Opinion 89-6
(February 1989)

You have advised us that you are representing two former employees of a corporation for claims for severance pay arising out of their termination. In aid of preparing a complaint, you contacted former officers of the defendant corporation. You stressed that these persons left prior to your clients and were not involved in their terminations, but had been involved in the setting of policy regarding severance pay prior to that. You also clearly set forth your interest in questioning them.

When you communicated with one of the former officers regarding his testimony at trial, the corporation's defense counsel called you, inquired whether you were speaking with former officers, and when you acknowledged it, he claimed what you were doing was unethical. You agreed to no further ex parte communications and wish an advisory opinion from us.

First of all, you should know that our charge is limited to providing guidance as to prospective conduct by our members. We do not generally opine on the ethicality of past conduct.

Rule of Professional Conduct 4.2 prohibits direct communications with persons represented by counsel, without the consent of the other lawyer or as authorized by law. The Comment to the Rule states that in the case of an organization, the Rule prohibits communications with persons having a managerial responsibility on behalf of the organization, or with a person whose act or omission in connection with the matter may be imputed to the organization for purposes of civil or criminal liability or whose statement may constitute an admission on the part of the organization.

The tenor of the Comment would seem to extend the prohibition to persons who were involved as in your situation even though they are no longer employed by the corporation. However, no Guidance Opinion or case has been found which extends the prohibition beyond current high level employees. See, e.g., Wright v. Group Health Hospital, 691 P.2d 564 (1984); In re FMC Corp., 430. F. Supp. 1108 (1977). Accordingly, the Committee is of the opinion that your direct communications with former employees, who are not parties to the case, are not prohibited.

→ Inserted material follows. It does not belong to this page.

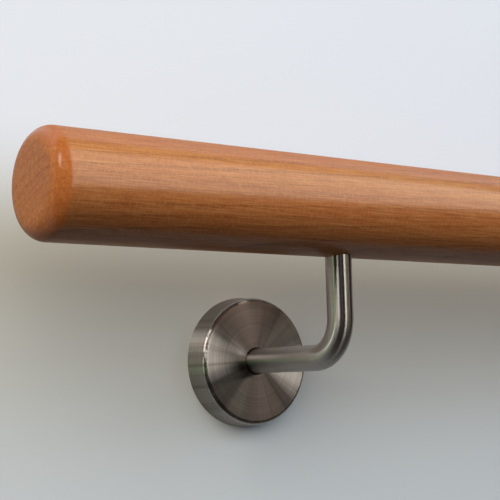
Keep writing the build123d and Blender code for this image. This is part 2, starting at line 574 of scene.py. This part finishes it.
def make_rod_steel():
    """Stainless steel brushed round the rod, so that highlights run along it."""
    f = Finish("rod_brushed")
    unrolled = f.add("UVMap", uv_map="along").outputs[0]
    unrolled = f.vector("MULTIPLY", unrolled, METRES_TO_MM)
    fine = f.noise(unrolled, (1.6, 0.04, 1), 2.0, 0.5)
    broad = f.noise(unrolled, (0.06, 0.03, 1), 2.0)
    colour = f.mix(f.rise(fine, 0.2, 0.8, 0.3, 0.7), STEEL_DARK, STEEL_PALE)
    colour = f.mix(f.rise(broad, 0.35, 0.65, 0.0, 0.4), colour, STEEL_WARM_TONE_AND_PAINTED_REFLECTION)
    tangent = f.add("Tangent", direction_type="UV_MAP", uv_map="along")
    f.set(
        Base_Color=colour,
        Metallic=1.0,
        Roughness=f.rise(broad, 0.3, 0.7, 0.31, 0.35),
        Anisotropic=1.0,
        Tangent=tangent.outputs[0],
        Normal=f.bump(fine, 0.0002),
    )
    return f.material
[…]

The Philadelphia Bar Association's Professional Guidance Committee provides, upon request, advice for lawyers facing or anticipating facing ethical dilemmas. Advice is based on the consideration of the facts of the particular inquirer's situation and the Rules of Professional Conduct as promulgated by the Supreme Court of Pennsylvania. The Committee's opinions are advisory only and are based upon the facts set forth. The opinions are not binding upon the Disciplinary Board of the Supreme Court of Pennsylvania or any other Court. They carry only such weight as an appropriate reviewing authority may choose to give it.